Best smackdown: From Democratic strategist David Ormsby who got fed up with Fred Klonsky, a union activist opposed to pension reform: “Setting aside the phony piousness about the rule of law, it’s about preserving union COLAs in retiree paychecks. That’s what unions do. I get it. But gussying up the union fight as something more noble than what it is – a grubby little fight over money for its members – by whacking opposing lawmakers who don’t take $10,000 IEA, IFT, AFSCME checks as “craven sycophants” of Madigan is unworthy of you, Fred.”
Feel the love coming through that wall: “A legally binding firewall.” – What former Sun-Times political reporter Dave McKinney claims separated his wife’s work, who does political consulting for Democrats, from her partner’s work on the Illinois governor’s race McKinney was covering. Her partner was paid $600,000 from the anti-Rauner Illinois Freedom PAC. McKinney resigned after he co-authored a particularly controversial article criticizing Rauner.
Memo to reporters – conform story to headline: “Reporters are taught to cover the story, not be the story.” – Carol Marin, in a story headlined, “I belong to no candidate. Never have,” her article attempting to save face after co-authoring that controversial story with Dave McKinney.
World class hypocrisy from an Illinoisan: “We are a nation built on the rule of law. We need to accept that this decision was the grand jury’s to make.” – The most lawless president in American history, Barack Obama, after the Ferguson ruling.
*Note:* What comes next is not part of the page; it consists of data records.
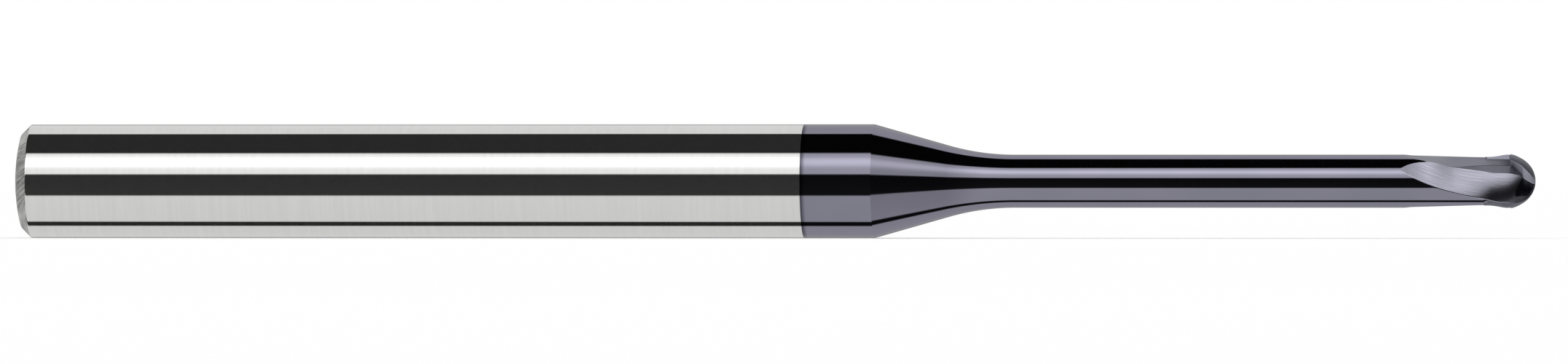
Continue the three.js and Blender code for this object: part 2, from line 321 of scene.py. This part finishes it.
def piece_from_grid(name, points, caps, materials, shades=None, flow=None, crease=22):
    """Closed solid from points[row, column, xyz] in mm, with columns wrapping round.

    caps says whether the first and last row get a flat end. shades[row, column] is the
    material number of the square that starts there, and flow[row, column] its UV in mm.
    Points are merged on a grid of MERGE_GRID steps to the millimetre.
    """
    rows, columns, _ = points.shape
    index = np.arange(rows * columns).reshape(rows, columns)
    wrapped = np.concatenate([index, index[:, :1]], axis=1)
    a, b = wrapped[:-1, :-1].ravel(), wrapped[:-1, 1:].ravel()
    c, d = wrapped[1:, 1:].ravel(), wrapped[1:, :-1].ravel()
    faces = np.concatenate([np.stack([a, b, c], 1), np.stack([a, c, d], 1)])
    shade = np.zeros(len(a), int) if shades is None else shades[:-1].ravel()
    shade = np.concatenate([shade, shade])
    flat = points.reshape(-1, 3)
    here, ahead = (np.zeros((rows, columns, 2)),) * 2 if flow is None else flow
    corner = {"a": here[:-1], "b": ahead[:-1], "c": ahead[1:], "d": here[1:]}
    uv = np.concatenate([np.stack([corner[k].reshape(-1, 2) for k in "abc"], 1),
                         np.stack([corner[k].reshape(-1, 2) for k in "acd"], 1)])
    for row, first, wanted in ((0, True, caps[0]), (rows - 1, False, caps[1])):
        if not wanted:
            continue
        ring = index[row]
        hub = len(flat)
        flat = np.concatenate([flat, flat[ring].mean(0, keepdims=True)])
        after = np.roll(ring, -1)
        middle = np.full(columns, hub)
        fan = np.stack([middle, after, ring] if first else [middle, ring, after], 1)
        faces = np.concatenate([faces, fan])
        shade = np.concatenate([shade, np.zeros(columns, int)])
        uv = np.concatenate([uv, flat[fan][..., 1:]])
    _, first_of, same_as = np.unique(np.round(flat * MERGE_GRID).astype(int), axis=0,
                                     return_index=True, return_inverse=True)
    same_as = same_as.ravel()
    merged = same_as[faces]
    solid = (merged[:, 0] != merged[:, 1]) & (merged[:, 1] != merged[:, 2]) & (merged[:, 2] != merged[:, 0])
    merged, shade, uv = merged[solid], shade[solid], uv[solid]
    mesh = bpy.data.meshes.new(name)
    mesh.from_pydata(flat[first_of] * MM, [], merged.tolist())
    for material in materials:
        mesh.materials.append(material)
    mesh.polygons.foreach_set("material_index", shade.astype(np.int32))
    mesh.polygons.foreach_set("use_smooth", np.ones(len(merged), bool))
    mesh.uv_layers.new(name="flow").data.foreach_set("uv", uv.reshape(-1).astype(np.float32))
    mesh.set_sharp_from_angle(angle=math.radians(crease))
    mesh.update()
    piece = bpy.data.objects.new(name, mesh)
    bpy.context.scene.collection.objects.link(piece)
    low, high = points[..., 0].min(), points[..., 0].max()
    print(f"{name}: {len(merged)} triangles, X {low:.2f} to {high:.2f} mm")
    return piece


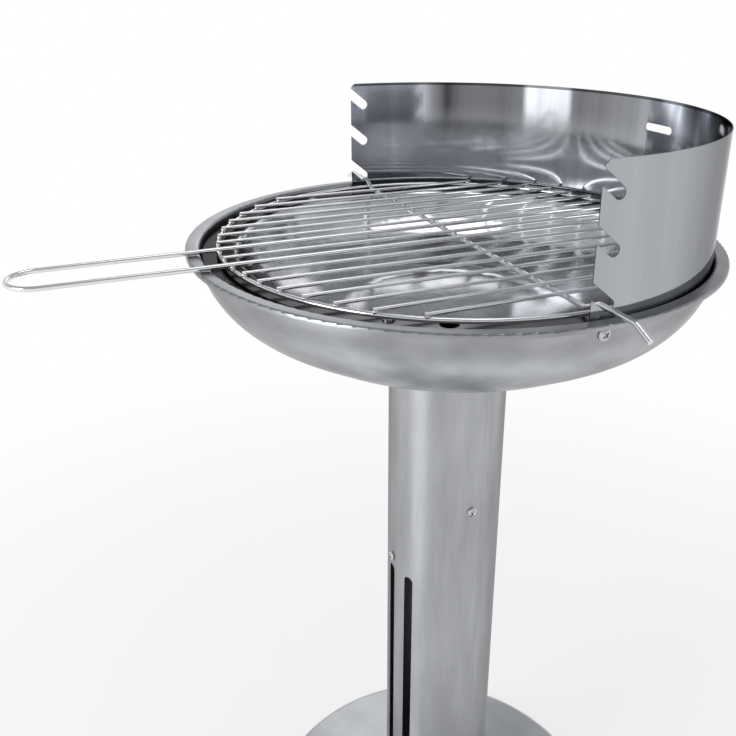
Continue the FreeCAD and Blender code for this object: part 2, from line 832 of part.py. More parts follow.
def make_bracket_fasteners():
    """A domed screw down through shelf and bracket, with a nut below."""
    screws("bracket_screws", "fire_sheet + bracket_strip + nut_height + screw_end",
           level_places(BRACKET_AZIMUTHS, BRACKET_CIRCLE, SHELF_Z, UP))
    under = f"{SHELF_Z} - fire_sheet - bracket_strip"
    nuts("bracket_nuts", level_places(BRACKET_AZIMUTHS, BRACKET_CIRCLE, under, DOWN))


# Windshield

def notch_walk(level):
    """A slanted notch, open to the front, whose round end is the rod's seat."""
    seat_y = NOTCH_END_Y
    seat_z = f"({NOTCH_END_Z} + {level} * level_pitch)"
    half = "notch_width / 2"
    run = "notch_reach * 2"
    x = f"{seat_y} + {half} * sin(notch_angle) - {run} * cos(notch_angle)"
    y = f"{seat_z} + {half} * cos(notch_angle) + {run} * sin(notch_angle)"
    walk = Walk(x, y, "-notch_angle")
    walk.line(run).right(half, 90).right(half, 90).line(run)
    return walk.loop()


def nose_slot_walk(level):
    """A level slot with round ends for the back of the grid."""
    z = f"({NOSE_SLOT_Z} + {level} * level_pitch)"
    half = "nose_slot_height / 2"
    run = "(nose_slot_width - nose_slot_height)"
    walk = Walk(f"-{run} / 2", f"{z} - {half}", 0)
    walk.line(run).left(half, 90).left(half, 90).line(run).left(half, 90).left(half, 90)
    return walk.ring()


def lowered(outline, shift):
    """An outline moved up or down."""
    return [((x, f"{y} + ({shift})"), bend) for (x, y), bend in outline]


def make_windshield():
    """A rolled sheet behind the grid, with three notches at each end and three slots behind."""
    start = "(90 - shield_half_span)"
    walk = Walk(f"{SHIELD_RADIUS} * cos({start})", f"{SHIELD_RADIUS} * sin({start})",
                f"90 + {start}")
    walk.left(SHIELD_RADIUS, "shield_half_span").left(SHIELD_RADIUS, "shield_half_span")
    low = "rim_height - shield_skirt"
    body = padded("windshield_blank", walk.strip("shield_sheet"),
                  "shield_height + shield_skirt", low)
    shift = "-(rim_height - shield_skirt)"
    notches = [lowered(notch_walk(level), shift) for level in range(3)]
    pocket_through(body, sketch_on(body, "YZ_Plane", notches))
    edge = f"{SHIELD_RADIUS} * sin({start})"
    top = "shield_height + shield_skirt"
    corner = [
        ((f"{edge} - cut_past", f"{top} - shield_corner - cut_past"), None),
        ((f"{edge} + shield_corner + cut_past", f"{top} + cut_past"), None),
        ((f"{edge} - cut_past", f"{top} + cut_past"), None),
    ]
    pocket_through(body, sketch_on(body, "YZ_Plane", [corner]))
    slots = [lowered(nose_slot_walk(level), shift) for level in range(3)]
    pocket_through(body, sketch_on(body, "XZ_Plane", slots))
    holes = radial_holes("windshield", SHIELD_AZIMUTHS, "rim_radius",
                         "rim_height - shield_screw_depth")
    drilled("windshield", body, holes)


def make_shield_fasteners():
    """Screws through the bowl's wall and the windshield's skirt, with nuts inside."""
    height = "rim_height - shield_screw_depth"
    outer = f"({WALL_INNER} + bowl_sheet + slip_gap)"
    length = "bowl_sheet + shield_gap + shield_sheet + nut_height + screw_end"
    screws("shield_screws", length, radial_places(SHIELD_AZIMUTHS, outer, height))
    seat = f"(sqrt(({SHIELD_RADIUS} - shield_sheet) ^ 2 - nut_corner ^ 2) - slip_gap)"
    nuts("shield_nuts", radial_places(SHIELD_AZIMUTHS, seat, height, inward=True))


# Cooking grid

def make_grid_ring():
    """The grid's round frame wire, under its bars."""
    ring = document.addObject("Part::Torus", "grid_ring_torus")
    bind(ring, Radius1=GRID_RADIUS, Radius2="grid_wire / 2")
    keep(place(ring, 0, 0, LOWER_LAYER_Z), "grid_ring")


def make_grid_bars():
    """Thin bars laid on the ring, one between the handle's legs and the rest beside them."""
    along = Rotation(Vector(1, 0, 0), -90)
    members = []
    beside = int(value("side_bar_count"))
    steps = [0] + [side * (step + 2) for side in (-1, 1) for step in range(beside)]
    for index, step in enumerate(sorted(steps), start=1):
        x = f"({step}) * bar_pitch"
        half = f"sqrt({BAR_TIP_RADIUS} ^ 2 - ({x}) ^ 2)"
        members.append(rod(f"grid_bar_{index}", x, f"-{half}", BAR_Z, "bar_wire / 2",
                           f"2 * {half}", along))
    grouped("grid_bars", members)


def make_grid_handle():
    """One wire: two legs across the ring, the long handle in front and the nose behind."""
    tip = "(rim_radius + handle_overhang - grid_wire / 2 - bar_pitch)"
    nose = f"({SHIELD_RADIUS} + nose_overhang - grid_wire / 2 - bar_pitch)"
    walk = Walk("bar_pitch", "-wire_gap", -90)
    walk.line(f"{tip} - wire_gap").right("bar_pitch", 90).right("bar_pitch", 90)
    walk.line(f"{tip} + {nose}").right("bar_pitch", 90).right("bar_pitch", 90)
    walk.line(nose)
    body = piped("grid_handle", walk, "XY_Plane", "grid_wire", "XZ_Plane", ("bar_pitch", "0"))
    keep(place(body, 0, 0, LEG_Z), "grid_handle")


def make_grid_cross_rod():
    """The carrying rod under the bars, cranked up over the rim, its tips bent down outside."""
    rise = f"({ROD_SHOULDER_Z} - {LOWER_LAYER_Z})"
    tangent = "(crank_bend * tan(crank_angle / 2))"
    crank_run = f"({rise} / sin(crank_angle) - 2 * {tangent})"
    flat = f"({GRID_RADIUS} - crank_inset - {tangent})"
    tip_tangent = "(rod_tip_bend * tan(rod_tip_angle / 2))"
    shoulder = f"(rod_shoulder + {tip_tangent})"
    reach = (f"({flat} + 2 * crank_bend * sin(crank_angle) + {crank_run} * cos(crank_angle)"
             f" + {shoulder} + rod_tip_bend * sin(rod_tip_angle)"
             " + rod_tip_run * cos(rod_tip_angle))")
    drop = "(rod_tip_bend * (1 - cos(rod_tip_angle)) + rod_tip_run * sin(rod_tip_angle))"
    walk = Walk(f"-{reach}", f"{rise} - {drop}", "rod_tip_angle")
    walk.line("rod_tip_run").right("rod_tip_bend", "rod_tip_angle").line(shoulder)
    walk.right("crank_bend", "crank_angle").line(crank_run).left("crank_bend", "crank_angle")
    walk.line(f"2 * {flat}")
    walk.left("crank_bend", "crank_angle").line(crank_run).right("crank_bend", "crank_angle")
    walk.line(shoulder).right("rod_tip_bend", "rod_tip_angle").line("rod_tip_run")
    body = new_body("grid_cross_rod")
    spine = sketch_on(body, "XZ_Plane", [walk.loop()], closed=False)
    section = body.newObject("Sketcher::SketchObject", "grid_cross_rod_section")
    section.AttachmentSupport = [(spine, "Edge1")]
    section.MapMode = "NormalToEdge"
    section.MapPathParameter = 0
    section.addGeometry(Part.Circle(Vector(), Vector(0, 0, 1), value("grid_wire / 2")), False)
    section.addConstraint(Sketcher.Constraint("Coincident", 0, 3, -1, 1))
    size = section.addConstraint(Sketcher.Constraint("Radius", 0, value("grid_wire / 2")))
    section.setExpression(f"Constraints[{size}]", linked("grid_wire / 2"))
    pipe = body.newObject("PartDesign::AdditivePipe", "grid_cross_rod_pipe")
    pipe.Profile = section
    pipe.Spine = (spine, [])
    keep(place(body, 0, NOTCH_END_Y, LOWER_LAYER_Z), "grid_cross_rod")


def build():
    """Make every sub-part."""
    make_foot_dish()
    make_foot_trim()
    make_base_flange()
    make_base_fasteners()
    make_column_tube()
    make_seam_fasteners()
    make_column_hoop()
    make_hoop_fasteners()
    make_top_flange()
    make_bowl_fasteners()
    make_outer_bowl()
    make_fire_bowl()
    make_fire_bowl_brackets()
    make_bracket_fasteners()
    make_windshield()
    make_shield_fasteners()
    make_grid_ring()
    make_grid_bars()
    make_grid_handle()
    make_grid_cross_rod()


def check_and_export():
    """Stop on any failed feature, then write each sub-part to its own file."""
    for thing in document.Objects:
        if "Invalid" in thing.State or "Error" in thing.State:
            raise RuntimeError(f"{thing.Label} failed: {thing.State}")
    os.makedirs("parts", exist_ok=True)
    for label, thing in SUB_PARTS:
        shape = thing.Shape
        if shape.isNull() or not shape.isValid() or not shape.Solids:
            raise RuntimeError(f"{label} has no valid solid")
        shape.exportStep(f"parts/{label}.step")
        box = shape.BoundBox
        print(f"{label}: {len(shape.Solids)} solids, {shape.Volume / 1000:.2f} cm3,"
              f" z {box.ZMin:.2f} to {box.ZMax:.2f}")


build()
document.recompute()
check_and_export()
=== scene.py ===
# %% [markdown]
# # Dressing a steel column barbecue
#
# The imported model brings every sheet, wire and screw in its right place. This lesson keeps those
# shapes and gives them what a CAD file doesn't have: smooth shading, cross recesses in the screw
# heads, weld spots where wires cross, and steel that looks rolled, spun, brushed and plated.

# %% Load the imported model
import json
import math

import bmesh
import bpy
from mathutils import Matrix, Vector


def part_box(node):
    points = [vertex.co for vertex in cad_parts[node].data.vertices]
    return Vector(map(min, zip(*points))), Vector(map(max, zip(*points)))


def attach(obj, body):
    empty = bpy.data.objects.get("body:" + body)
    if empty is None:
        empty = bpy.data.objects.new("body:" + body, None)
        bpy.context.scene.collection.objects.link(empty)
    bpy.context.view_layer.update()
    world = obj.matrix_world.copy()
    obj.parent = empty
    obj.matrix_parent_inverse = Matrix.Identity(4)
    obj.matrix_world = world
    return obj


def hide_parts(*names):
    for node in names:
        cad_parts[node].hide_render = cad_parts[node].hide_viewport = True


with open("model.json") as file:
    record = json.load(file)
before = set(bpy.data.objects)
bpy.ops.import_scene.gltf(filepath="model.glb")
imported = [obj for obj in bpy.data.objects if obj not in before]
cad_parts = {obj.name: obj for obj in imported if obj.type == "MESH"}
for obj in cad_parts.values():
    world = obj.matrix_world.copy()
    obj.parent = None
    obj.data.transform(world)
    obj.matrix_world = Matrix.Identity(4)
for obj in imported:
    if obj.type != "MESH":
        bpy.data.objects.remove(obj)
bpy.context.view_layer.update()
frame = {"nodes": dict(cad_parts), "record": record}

# %% [markdown]
# ## The camera first
#
# The picture is taken from the front right, a little above the rim. A camera that was fitted to
# the rim's ellipse, the windshield and the column gives the distance, the lens and the tilt. The
# picture was cropped, so the lens axis is off the middle, and a small shift stands in for that.

# %% Place the camera
RIM_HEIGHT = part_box("outer_bowl")[1].z
CAMERA_DISTANCE = 0.703
CAMERA_RISE = 0.201
CAMERA_AZIMUTH = 62
CAMERA_YAW = -3.93
CAMERA_TILT = 21.65
CAMERA_ROLL = 0.48
PICTURE_SIDE = 736
FOCAL_PIXELS = 841
LENS_AXIS = (396, 316)
SENSOR_WIDTH = 36


def collected(data, name):
    """An object for a camera, a lamp, a mesh or a curve, at the origin."""
    obj = bpy.data.objects.new(name, data)
    bpy.context.scene.collection.objects.link(obj)
    return obj


camera_data = bpy.data.cameras.new("camera")
camera_data.sensor_width = SENSOR_WIDTH
camera_data.lens = FOCAL_PIXELS * SENSOR_WIDTH / PICTURE_SIDE
camera_data.shift_x = (PICTURE_SIDE / 2 - LENS_AXIS[0]) / PICTURE_SIDE
camera_data.shift_y = (LENS_AXIS[1] - PICTURE_SIDE / 2) / PICTURE_SIDE
camera = collected(camera_data, "camera")

around = Matrix.Rotation(math.radians(CAMERA_AZIMUTH), 4, "Z")
station = Matrix.Translation((0, -CAMERA_DISTANCE, RIM_HEIGHT + CAMERA_RISE))
pan = Matrix.Rotation(math.radians(-CAMERA_YAW), 4, "Z")
tilt = Matrix.Rotation(math.radians(90 - CAMERA_TILT), 4, "X")
roll = Matrix.Rotation(math.radians(CAMERA_ROLL), 4, "Z")
camera.matrix_world = around @ station @ pan @ tilt @ roll
bpy.context.scene.camera = camera
bpy.context.scene.view_settings.view_transform = "Standard"
print("lens", round(camera_data.lens, 1), "mm at", [round(v, 3) for v in camera.location])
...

From last year, but haunting us throughout this year: “Chicago will continue to rot behind its gleaming veneer.” – Reason Magazine. We think about that line often when we report what’s going well — the influx of young professionals, tourism, tech startups, new skyscrapers — while half the city is in or near poverty.
Not quite the ‘blood, sweat and tears’ speech we need, but close enough: “I ain’t going to be Mr. Popularity for a while.” – Bruce Rauner. So be it. Do what is necessary.